In Revenue Ruling 2013-17, the IRS opines that same-sex couples will be considered married for purposes of the federal Internal Revenue Code if the couple’s relationship qualifies as a “marriage” in any jurisdiction, within or outside the United States, in which they were married and that recognizes same-sex marriages. In such cases now, benefits provided to employees’ partners in same-sex marriages no longer are treated as taxable to the employee, but are treated as non-taxable, just as they are for heterosexual, married employees. Employees in recognized same-sex marriages also now are able to pay for their spouses’ coverage under their employers’ benefits plans on a pre-tax basis. And same-sex married couples are allowed, under the ruling, to recoup any extra taxes the employee-spouses paid in prior tax years as a result of the “imputed income” problem they faced before the Supreme Court’s decision.

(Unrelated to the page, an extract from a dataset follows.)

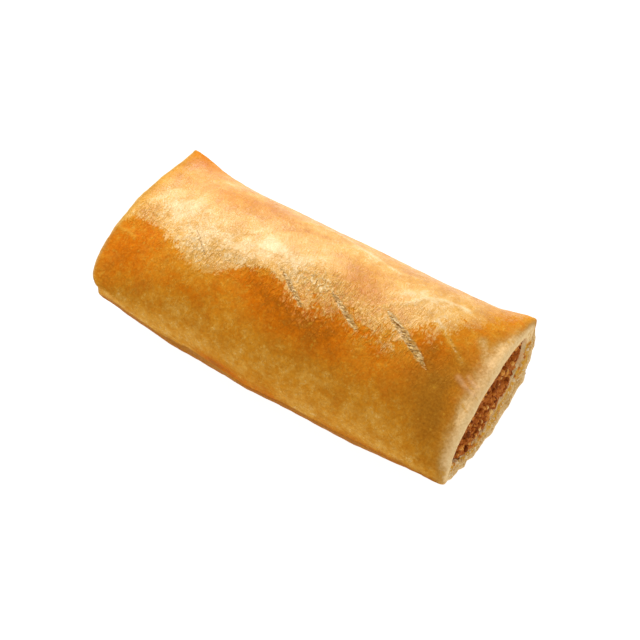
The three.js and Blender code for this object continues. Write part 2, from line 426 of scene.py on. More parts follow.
    def outside(self, station: Array, turn: Array) -> Array:
        """The points of the casing's outside.

        Args:
            station: The points' stations.
            turn: The points' turns.

        Returns:
            One point to a row.
        """
        sizes = self.sizes_at("casing", station)
        y, z = self.casing_outline(sizes, turn)
        across = y / sizes.half
        arch = np.sqrt(np.maximum(0.0, 1.0 - across**2))
        lips = (self.lip_right, self.lip_left)
        out = [arch * lip.out(lip.upper, lip.lower, across, turn < 1.0) for lip in lips]
        x = station + self.bulge(station, *out)
        for ear in self.ears:
            reach = smooth(1.0 - (self.half_length - ear.end * station) / self.ear_reach)
            weight = reach * np.maximum(0.0, ear.side * across) ** ear.sharpness
            x = x + ear.end * ear.along * weight
            y = y + ear.side * ear.out * weight
            z = z + ear.up * weight
        z = np.maximum(0.0, z)
        swell = humps(station, turn, self.swells) * smooth(z / self.swell_foot)
        reach = np.maximum(np.hypot(y, z - sizes.ear), TINY)
        return np.stack([x, y + swell * y / reach + sizes.shift, z + swell * (z - sizes.ear) / reach], 1)

    def inside(self, station: Array, turn: Array, gap: float = 0.0) -> Array:
        """The points of the tunnel's wall, or of what lies in it with a gap all round.

        Args:
            station: The points' stations.
            turn: The points' turns.
            gap: How far inside the wall they are.

        Returns:
            One point to a row.
        """
        sizes = self.sizes_at("tunnel", station)
        upper = turn <= 1.0
        angle = np.where(upper, math.pi * turn, math.pi * (FULL_TURN - turn) / LOWER_TURNS)
        across = np.cos(angle)
        arch = np.maximum(0.0, np.sin(angle))
        corner = mix(sizes.near_corner, sizes.far_corner, (1.0 + across) / 2.0)
        middle = np.where(upper, sizes.top - gap, sizes.bottom + gap)
        lips = (self.lip_right, self.lip_left)
        out = [arch * lip.out(lip.mouth_upper, lip.mouth_lower, across, upper) for lip in lips]
        x = station + self.bulge(station, *out)
        y = (sizes.half - 2.0 * gap) * across + sizes.shift
        return np.stack([x, y, mix(corner, middle, rounded(arch, sizes.round))], 1)

    def place(self, station: Array, turn: Array, across: Array) -> Array:
        """The points of the casing's skin, on its outside, its lips or its tunnel."""
        return mix(self.outside(station, turn), self.inside(station, turn), across[:, None])

    def settled(self, places: Array) -> Array:
        """The points in metres, with the middle of the base at the origin."""
        return (places + np.array(self.base_shift)) * MM


@dataclass(frozen=True)
class ScoreLine:
    """A score laid out on the crust: its ends, and the directions along it, across it and out of it."""

    score: Score
    form: RollForm

    def on_crust(self, share: Array) -> Array:
        """The points of the crust so far along the score, from 0 to 1."""
        (far_station, far_turn), (near_station, near_turn) = self.score.start, self.score.stop
        return self.form.outside(mix(far_station, near_station, share), mix(far_turn, near_turn, share))

    def axes(self) -> tuple[Array, Array, Array]:
        """The score's own directions.

        Returns:
            The unit directions along the score, across it and out of the crust.
        """
        start, stop = self.on_crust(np.array([0.0, 1.0]))
        along = unit(stop - start)
        above = unit(np.array([0.0, 0.0, 1.0]) - along * along[2])
        return along, np.cross(along, above), above

    def length(self) -> float:
        """The score's length."""
        return float(np.linalg.norm(np.subtract(*self.on_crust(np.array([0.0, 1.0])))))

    def half_width(self, share: Array) -> Array:
        """Half the score's width so far along it, which runs out at both ends."""
        return self.score.width / 2 * np.sqrt(np.maximum(0.0, 1.0 - (2.0 * share - 1.0) ** 2))

    def measure(self, places: Array) -> tuple[Array, Array]:
        """Measures where points lie beside the score.

        Args:
            places: The points.

        Returns:
            How far along the score each point lies, as a share, and how far to its side.
        """
        along, aside, _ = self.axes()
        start = self.on_crust(np.array([0.0]))[0]
        return (places - start) @ along / self.length(), (places - start) @ aside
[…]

That news under the IRS’s revenue ruling is good for same-sex married couples. Unfortunately for such couples, however, the benefits of marriage for tax purposes are accompanied by the same downsides faced by heterosexual married couples, in particular the oft criticized “marriage penalty.”
In light of the Supreme Court’s decision and the USDOL’s and IRS’s recent opinions, employers would be wise to remove gender-specific language from their new-hire orientation documents that asks for information on new employees’ spouses. Employers also should review their benefit plans and plan-related documents to ensure that they account for the new rules in cases of same-sex marriages.